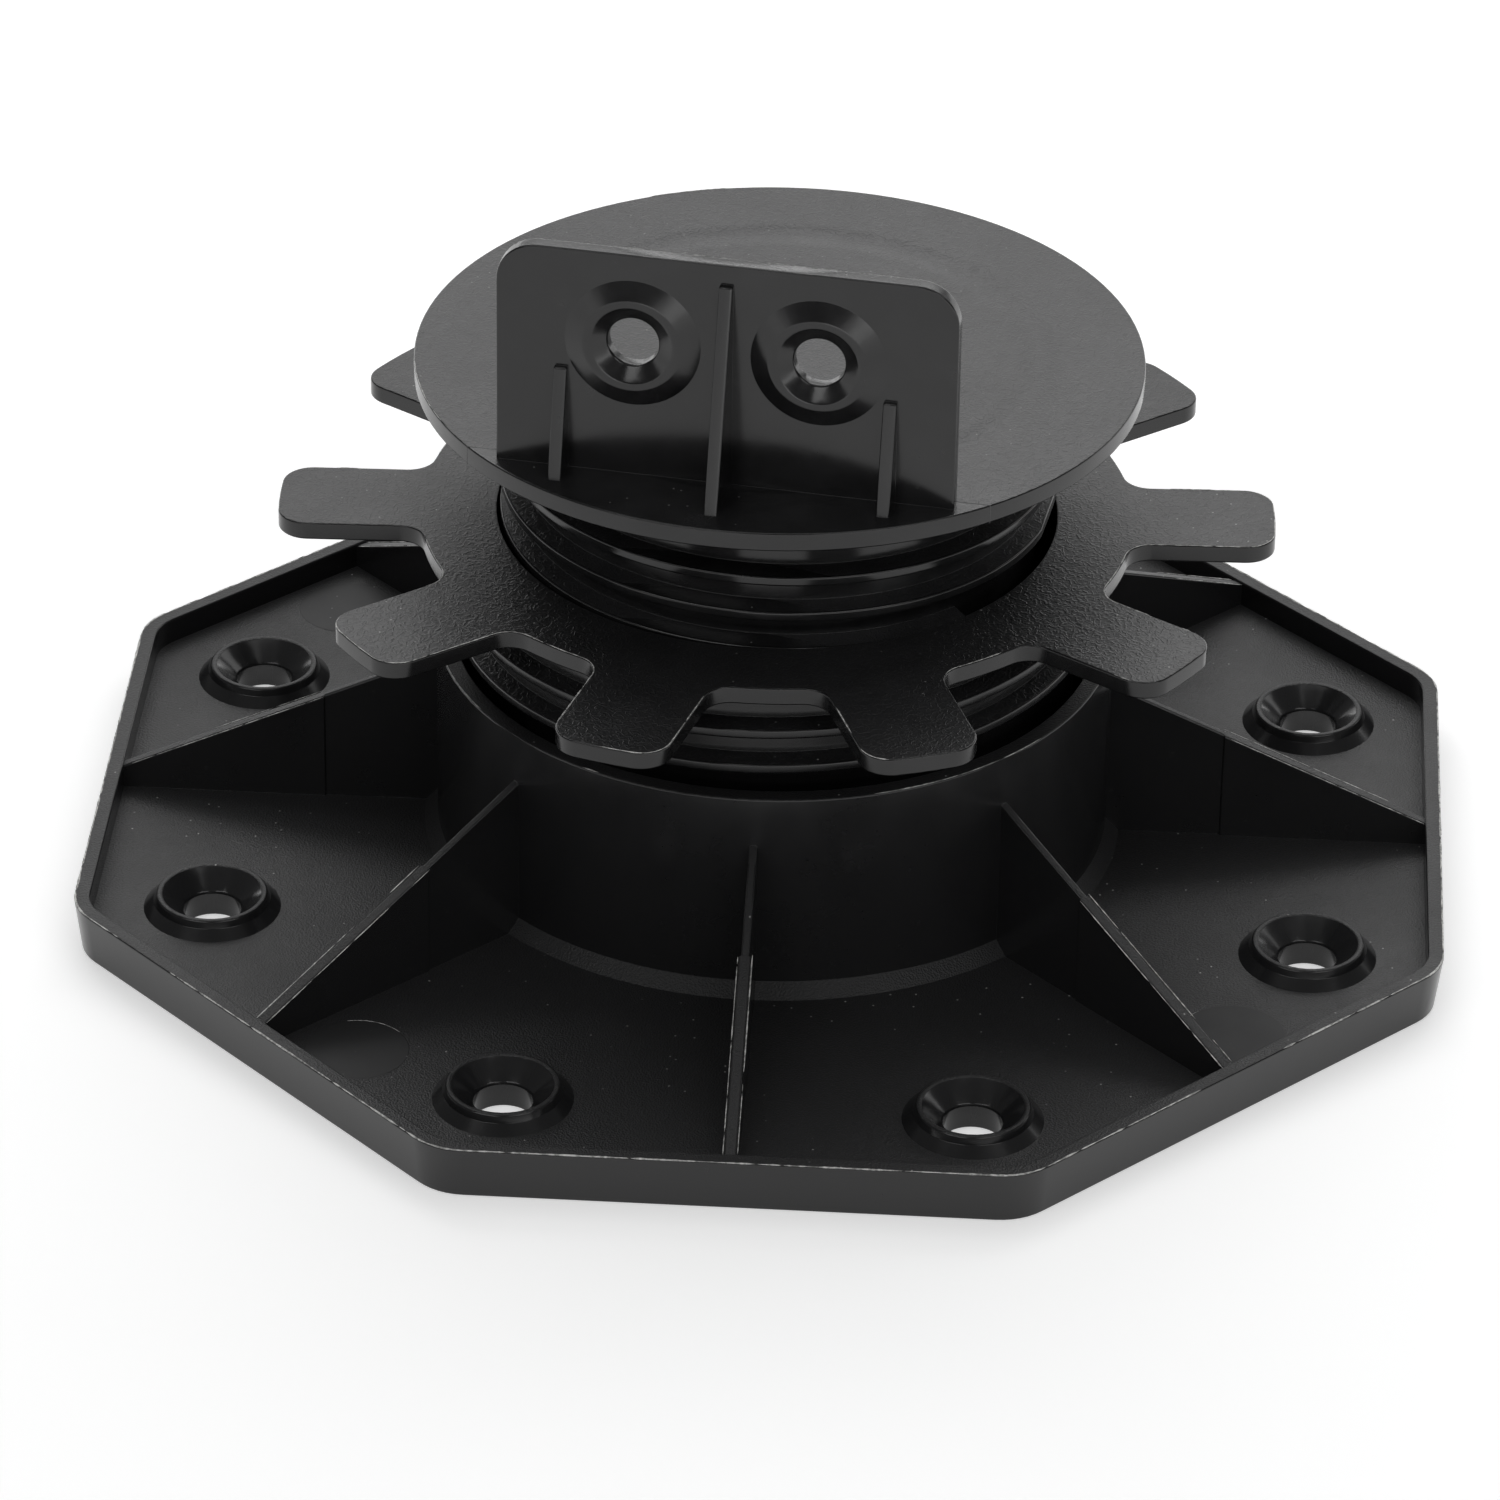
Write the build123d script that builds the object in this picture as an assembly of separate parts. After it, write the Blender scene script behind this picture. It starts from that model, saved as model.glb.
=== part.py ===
from build123d import *
import math
import os

# Height-adjustable decking pedestal, moulded in black plastic.
# Three mouldings screw into each other: an octagonal base with a threaded sleeve,
# a ring with ten finger tabs, and a head that carries the joist and its fixing plate.
# Millimetres. +Z is up, the origin is the middle of the underside,
# and the fixing plate of the head faces -Y.

# How the three pieces stand to each other
BASE_YAW = 8.1           # degrees that the base is turned against the head
RING_YAW = 10.1          # degrees that the ring's first tab is turned against the head
RING_GAP = 17.1          # sleeve rim to underside of the ring's flange
HEAD_GAP = 22.6          # ring's top to underside of the head's disc

# Base plate
SIDES = 8
BASE_FLATS = 200.0       # across flats, at the lip
SIDE_DRAFT = 1.0         # the outer wall leans in by this much towards the ground
CORNER_R = 10.0
FLOOR_T = 4.2
LIP_H = 8.2              # above the ground
LIP_W = 2.4

# Screw bosses of the base
BOSS_CIRCLE_R = 86.9
BASE_BOSS_FOOT_R = 10.1
BASE_BOSS_SHOULDER_R = 8.6
BASE_BOSS_SHOULDER_H = 1.4
BASE_BOSS_CROWN_R = 8.1
BASE_BOSS_SINK_R = 7.4   # mouth of its countersink
BASE_BOSS_HOLE_R = 4.25
BASE_BOSS_H = 2.5        # above the floor

# Radial ribs of the base
RIB_T = 1.8              # outer length of a rib
RIB_NECK_T = 1.2         # inner length of a rib
RIB_NECK_R = 67.0        # where the two meet
RIB_TOP_Z = 29.2         # at the sleeve
RIB_FOOT_Z = 7.8         # at the lip

# Sleeve of the base
SLEEVE_TOP = 36.9
SLEEVE_WALL = 2.65
SLEEVE_FOOT = 2.0        # bevel round its foot

# Ring
FLANGE_T = 2.75
FLANGE_OVERHANG = 5.3    # flange beyond the crests of its skirt, between the tabs
TABS = 10
TAB_LENGTH = 20.7        # beyond the flange
TAB_W = 17.0
TAB_TIP_FILLET = 4.5
TAB_ROOT_FILLET = 4.0
SKIRT_LENGTH = 28.3      # below the flange
SKIRT_WALL = 3.4
SKIRT_THREAD_L = 17.5    # below the flange, then a plain pilot
SKIRT_FLAT = 1.7         # how far the two flats cut into its crests

# Head
DISC_R = 53.0
DISC_T = 2.85
TUBE_WALL = 2.3
TUBE_LENGTH = 34.5       # below the disc
TUBE_THREAD_L = 24.2     # below the disc, then a plain pilot
TUBE_FLAT = 0.4          # how far the two flats cut into its crests
CREST_R = 40.6           # crests of the tube's thread

# Threads: the upper one is left-handed and the lower one right-handed,
# so that turning the ring alone drives base and head apart
LEAD = 5.75
CREST_W = 1.4            # flat width of a crest
ROOT_W = 2.85            # flat width of a root
THREAD_DEPTH = 2.7       # tube's thread
SKIRT_THREAD_DEPTH = 2.6
TUBE_PLAY = 0.4          # radial, tube in ring
SKIRT_PLAY = 0.35        # radial, skirt in sleeve
UPPER_PHASE_Z = 63.2     # height of an upper root over +X
LOWER_PHASE_Z = 44.3     # height of a lower root over +X
ROOT_SINK = 0.2          # how deep a thread's ridge reaches into its stem

# Fixing plate of the head
PLATE_W = 65.8
PLATE_H = 34.5           # above the disc
PLATE_T = 2.3
PLATE_FRONT = 39.6       # its front face, from the axis
PLATE_FILLET = 6.0
PLATE_SCREW_SPACING = 26.54
PLATE_SCREW_DROP = 13.7  # below its top edge
PLATE_BOSS_FOOT_R = 9.75
PLATE_BOSS_CROWN_R = 6.9
PLATE_BOSS_SINK_R = 6.0
PLATE_BOSS_HOLE_R = 3.65
PLATE_BOSS_H = 1.2       # in front of the plate

# Gussets in front of the plate
GUSSET_T = 1.95
MID_GUSSET_DROP = 3.0    # below the plate's top
MID_GUSSET_FOOT = 9.5    # in front of the plate
SIDE_GUSSET_X = 23.5
SIDE_GUSSET_H = 16.0
SIDE_GUSSET_FOOT = 4.5
GUSSET_TIP = 0.7         # what a gusset stands out at its top

# For all pieces
COUNTERSINK_END = 0.3    # a countersink ends this far below the face that its boss stands on
SINK = 0.6               # how deep a piece of one moulding reaches into another
OVERRUN = 1.0            # how far a cutter runs past what it cuts

# Sizes that follow
ring_low = SLEEVE_TOP + RING_GAP
ring_top = ring_low + FLANGE_T
disc_low = ring_top + HEAD_GAP
disc_top = disc_low + DISC_T
tube_root_r = CREST_R - THREAD_DEPTH
bore_r = CREST_R + TUBE_PLAY
skirt_root_r = bore_r + SKIRT_WALL
skirt_crest_r = skirt_root_r + SKIRT_THREAD_DEPTH
sleeve_bore_r = skirt_crest_r + SKIRT_PLAY
sleeve_r = sleeve_bore_r + SLEEVE_WALL
flange_r = skirt_crest_r + FLANGE_OVERHANG
tip_r = flange_r + TAB_LENGTH


def ring_of(count, piece, phase=0.0):
    """The piece, repeated evenly round the Z axis."""
    step = 360.0 / count
    return [Rot(0, 0, phase + step * i) * piece for i in range(count)]


def turned(profile):
    """A solid turned round Z from (radius, height) points."""
    face = make_face(Polyline([(r, 0, z) for r, z in profile], close=True))
    return revolve(face, Axis.Z)


def column(radius, low, high):
    """A round column on the Z axis between two heights."""
    return Pos(0, 0, (low + high) / 2) * Cylinder(radius, high - low)


def helical_ridge(root_r, crest_r, root_z, low, high, left):
    """A thread's ridge as a closed solid with blunt ends, its mid line between the heights low and high.

    It lies midway between two roots, and a root is at height root_z over +X."""
    turns = (low - root_z) / LEAD - 0.5
    start_angle = -360 * turns if left else 360 * turns
    flank = (LEAD - CREST_W - ROOT_W) / 2 * (crest_r - root_r + ROOT_SINK) / (crest_r - root_r)
    section = [
        (root_r - ROOT_SINK, -CREST_W / 2 - flank), (crest_r, -CREST_W / 2),
        (crest_r, CREST_W / 2), (root_r - ROOT_SINK, CREST_W / 2 + flank),
    ]
    edges = [
        Edge.make_helix(LEAD, high - low, r, (0, 0, low + dz), (0, 0, 1), 0, left)
        for r, dz in section
    ]
    sides = [
        Face.make_surface_from_curves(edge, following)
        for edge, following in zip(edges, edges[1:] + edges[:1])
    ]
    ends = [Face(Wire.make_polygon([e @ at for e in edges], close=True)) for at in (0, 1)]
    return Rot(0, 0, start_angle) * Solid(Shell(sides + ends))


def outside_thread(root_r, depth, root_z, low, high, flat, left):
    """The ridge with its crests cut by two flats on X, where the halves of its mould met."""
    crest_r = root_r + depth
    across = 2 * (crest_r - flat)
    # its ends stand out past both heights, by less than a lead
    between_flats = Pos(0, 0, (low + high) / 2) * Box(
        across, 2 * (crest_r + OVERRUN), high - low + 2 * LEAD
    )
    return helical_ridge(root_r, crest_r, root_z, low, high, left) & between_flats


def boss(outside, sink_r, hole_r):
    """A screw boss that stands on Z = 0, and the cutter for its countersink.

    outside is its profile in (radius, height) points, from its foot to its crown."""
    foot_r, _ = outside[0]
    _, height = outside[-1]
    body = turned([(0, -SINK), (foot_r, -SINK)] + outside + [(0, height)])
    countersink = turned([
        (0, -COUNTERSINK_END), (hole_r, -COUNTERSINK_END), (sink_r, height),
        (sink_r, height + OVERRUN), (0, height + OVERRUN),
    ])
    return body, countersink


def octagon(apothem, corner_r):
    shape = RegularPolygon(apothem, SIDES, major_radius=False, rotation=180.0 / SIDES)
    return fillet(shape.vertices(), corner_r)


def rib():
    """One rib on +X: a thin inner length and a thicker outer one."""
    slope = (RIB_TOP_Z - RIB_FOOT_Z) / (BASE_FLATS / 2 - LIP_W - sleeve_r)
    start = sleeve_r - SLEEVE_WALL / 2
    end = BASE_FLATS / 2 - LIP_W / 2

    def crest(r):
        return RIB_TOP_Z - slope * (r - sleeve_r)

    def length(r0, r1, thickness):
        outline = Polyline(
            [(r0, 0, FLOOR_T - SINK), (r1, 0, FLOOR_T - SINK), (r1, 0, crest(r1)), (r0, 0, crest(r0))],
            close=True,
        )
        return extrude(make_face(outline), thickness / 2, (0, 1, 0), both=True)

    return length(start, end, RIB_NECK_T) + length(RIB_NECK_R, end, RIB_T)


def sleeve():
    """The sleeve's wall with the bevel round its foot."""
    foot_r = sleeve_r + SLEEVE_FOOT
    return turned([
        (sleeve_bore_r, FLOOR_T - SINK), (foot_r, FLOOR_T - SINK), (foot_r, FLOOR_T),
        (sleeve_r, FLOOR_T + SLEEVE_FOOT), (sleeve_r, SLEEVE_TOP), (sleeve_bore_r, SLEEVE_TOP),
    ])


def build_base():
    apothem = BASE_FLATS / 2
    bottom = octagon(apothem - SIDE_DRAFT, CORNER_R - SIDE_DRAFT)
    top = octagon(apothem, CORNER_R)
    body = loft([bottom, Pos(0, 0, LIP_H) * top])
    tray = octagon(apothem - LIP_W, CORNER_R - LIP_W)
    body -= Pos(0, 0, FLOOR_T) * extrude(tray, LIP_H)
    half_step = 180.0 / SIDES
    outside = [
        (BASE_BOSS_FOOT_R, 0), (BASE_BOSS_SHOULDER_R, BASE_BOSS_SHOULDER_H),
        (BASE_BOSS_CROWN_R, BASE_BOSS_H),
    ]
    stand, countersink = boss(outside, BASE_BOSS_SINK_R, BASE_BOSS_HOLE_R)
    place = Pos(BOSS_CIRCLE_R, 0, 0)
    on_floor = place * Pos(0, 0, FLOOR_T)
    hole = place * column(BASE_BOSS_HOLE_R, -OVERRUN, FLOOR_T)
    body += ring_of(SIDES, rib())
    body += sleeve()
    body += ring_of(SIDES, on_floor * stand, half_step)
    body -= ring_of(SIDES, on_floor * countersink, half_step)
    body -= ring_of(SIDES, hole, half_step)
    return Rot(0, 0, BASE_YAW) * body


def build_ring():
    tab = Pos(tip_r / 2, 0) * Rectangle(tip_r, TAB_W)
    outline = Circle(flange_r) + ring_of(TABS, tab)
    outline = outline & Circle(tip_r)
    tips = outline.vertices().filter_by(lambda v: math.hypot(v.X, v.Y) > flange_r + TAB_LENGTH / 2)
    outline = fillet(tips, TAB_TIP_FILLET)
    roots = outline.vertices().filter_by(lambda v: math.hypot(v.X, v.Y) < flange_r + SINK)
    outline = fillet(roots, TAB_ROOT_FILLET)
    low = ring_low - SKIRT_LENGTH
    body = Pos(0, 0, ring_low) * extrude(outline, FLANGE_T)
    body += column(skirt_root_r, low, ring_top)
    # the ridge ends inside the flange, and it is given in the ring's own frame
    phase_z = LOWER_PHASE_Z + LEAD * RING_YAW / 360
    body += outside_thread(
        skirt_root_r, SKIRT_THREAD_DEPTH, phase_z, ring_low - SKIRT_THREAD_L,
        ring_low + FLANGE_T / 2, SKIRT_FLAT, False,
    )
    body -= column(bore_r, low - OVERRUN, ring_top + OVERRUN)
    return Rot(0, 0, RING_YAW) * body


def gusset(height, foot):
    """A fin on the plate's front face, from the disc up."""
    front = -PLATE_FRONT
    outline = Polyline(
        [
            (0, front + SINK, disc_top - SINK), (0, front - foot, disc_top - SINK),
            (0, front - foot, disc_top), (0, front - GUSSET_TIP, disc_top + height),
            (0, front + SINK, disc_top + height),
        ],
        close=True,
    )
    return extrude(make_face(outline), GUSSET_T / 2, (1, 0, 0), both=True)


def fixing_plate():
    """The upright plate with its two screw bosses and three gussets."""
    panel = Rectangle(PLATE_W, 2 * PLATE_H)
    panel = fillet(panel.vertices().group_by(Axis.Y)[-1], PLATE_FILLET)
    panel = panel & (Pos(0, PLATE_H / 2 - SINK / 2) * Rectangle(PLATE_W, PLATE_H + SINK))
    onto_front = Pos(0, -PLATE_FRONT, disc_top) * Rot(90, 0, 0)
    body = onto_front * extrude(panel, -PLATE_T)
    outside = [(PLATE_BOSS_FOOT_R, 0), (PLATE_BOSS_CROWN_R, PLATE_BOSS_H)]
    stand, countersink = boss(outside, PLATE_BOSS_SINK_R, PLATE_BOSS_HOLE_R)
    drill = column(PLATE_BOSS_HOLE_R, -PLATE_T - OVERRUN, 0)
    body += gusset(PLATE_H - MID_GUSSET_DROP, MID_GUSSET_FOOT)
    for side in (-1, 1):
        place = onto_front * Pos(side * PLATE_SCREW_SPACING / 2, PLATE_H - PLATE_SCREW_DROP, 0)
        body += place * stand
        body -= place * countersink
        body -= place * drill
        body += Pos(side * SIDE_GUSSET_X, 0, 0) * gusset(SIDE_GUSSET_H, SIDE_GUSSET_FOOT)
    return body


def build_head():
    low = disc_low - TUBE_LENGTH
    body = column(DISC_R, disc_low, disc_top)
    body += column(tube_root_r, low, disc_top)
    body += outside_thread(
        tube_root_r, THREAD_DEPTH, UPPER_PHASE_Z, disc_low - TUBE_THREAD_L,
        disc_low + DISC_T / 2, TUBE_FLAT, True,
    )
    body -= column(tube_root_r - TUBE_WALL, low - OVERRUN, disc_low)
    return body + fixing_plate()


os.makedirs("parts", exist_ok=True)
for name, build in {"base": build_base, "adjusting_ring": build_ring, "head": build_head}.items():
    export_step(build(), f"parts/{name}.step")
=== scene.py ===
import math
import random

import bmesh
import bpy
from mathutils import Matrix, Vector


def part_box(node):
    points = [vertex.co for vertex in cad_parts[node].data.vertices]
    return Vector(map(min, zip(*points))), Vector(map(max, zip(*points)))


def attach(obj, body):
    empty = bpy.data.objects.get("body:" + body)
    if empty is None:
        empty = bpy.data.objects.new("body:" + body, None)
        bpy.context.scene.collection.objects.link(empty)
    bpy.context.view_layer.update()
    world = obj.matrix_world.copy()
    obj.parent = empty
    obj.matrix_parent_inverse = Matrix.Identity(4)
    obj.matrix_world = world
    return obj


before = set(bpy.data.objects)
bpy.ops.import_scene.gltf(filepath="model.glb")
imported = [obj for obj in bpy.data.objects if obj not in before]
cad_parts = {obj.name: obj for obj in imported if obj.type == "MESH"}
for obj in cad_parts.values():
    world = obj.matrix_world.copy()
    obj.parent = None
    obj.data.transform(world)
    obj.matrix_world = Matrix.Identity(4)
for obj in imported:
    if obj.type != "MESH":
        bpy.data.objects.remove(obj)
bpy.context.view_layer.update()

MM = 0.001
UP = Vector((0, 0, 1))
LEVEL = (Vector((0, 0, 0)), Vector((1, 0, 0)), Vector((0, 1, 0)))    # middle and two directions

# The photograph's camera, fitted to the base's corners, the disc and the plate
IMAGE_PX = 1500
FOCAL_PX = 7885
SENSOR_MM = 36.0
CAMERA_AZIMUTH = 11.19      # degrees, from -Y towards +X
CAMERA_ELEVATION = 31.154
CAMERA_ROLL = 0.938
CAMERA_DISTANCE = 1.1848
CAMERA_RIGHT = -0.00319
CAMERA_UP = 0.01289
CAMERA_CLIP = (0.05, 20)    # metres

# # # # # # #

Task statement
Transcribe precisely the lines between the one that contains "for name, build" and the one that contains "and two directions", counting those two lines as part of the range.

Exercise solution
for name, build in {"base": build_base, "adjusting_ring": build_ring, "head": build_head}.items():
    export_step(build(), f"parts/{name}.step")
=== scene.py ===
import math
import random

import bmesh
import bpy
from mathutils import Matrix, Vector


def part_box(node):
    points = [vertex.co for vertex in cad_parts[node].data.vertices]
    return Vector(map(min, zip(*points))), Vector(map(max, zip(*points)))


def attach(obj, body):
    empty = bpy.data.objects.get("body:" + body)
    if empty is None:
        empty = bpy.data.objects.new("body:" + body, None)
        bpy.context.scene.collection.objects.link(empty)
    bpy.context.view_layer.update()
    world = obj.matrix_world.copy()
    obj.parent = empty
    obj.matrix_parent_inverse = Matrix.Identity(4)
    obj.matrix_world = world
    return obj


before = set(bpy.data.objects)
bpy.ops.import_scene.gltf(filepath="model.glb")
imported = [obj for obj in bpy.data.objects if obj not in before]
cad_parts = {obj.name: obj for obj in imported if obj.type == "MESH"}
for obj in cad_parts.values():
    world = obj.matrix_world.copy()
    obj.parent = None
    obj.data.transform(world)
    obj.matrix_world = Matrix.Identity(4)
for obj in imported:
    if obj.type != "MESH":
        bpy.data.objects.remove(obj)
bpy.context.view_layer.update()

MM = 0.001
UP = Vector((0, 0, 1))
LEVEL = (Vector((0, 0, 0)), Vector((1, 0, 0)), Vector((0, 1, 0)))    # middle and two directions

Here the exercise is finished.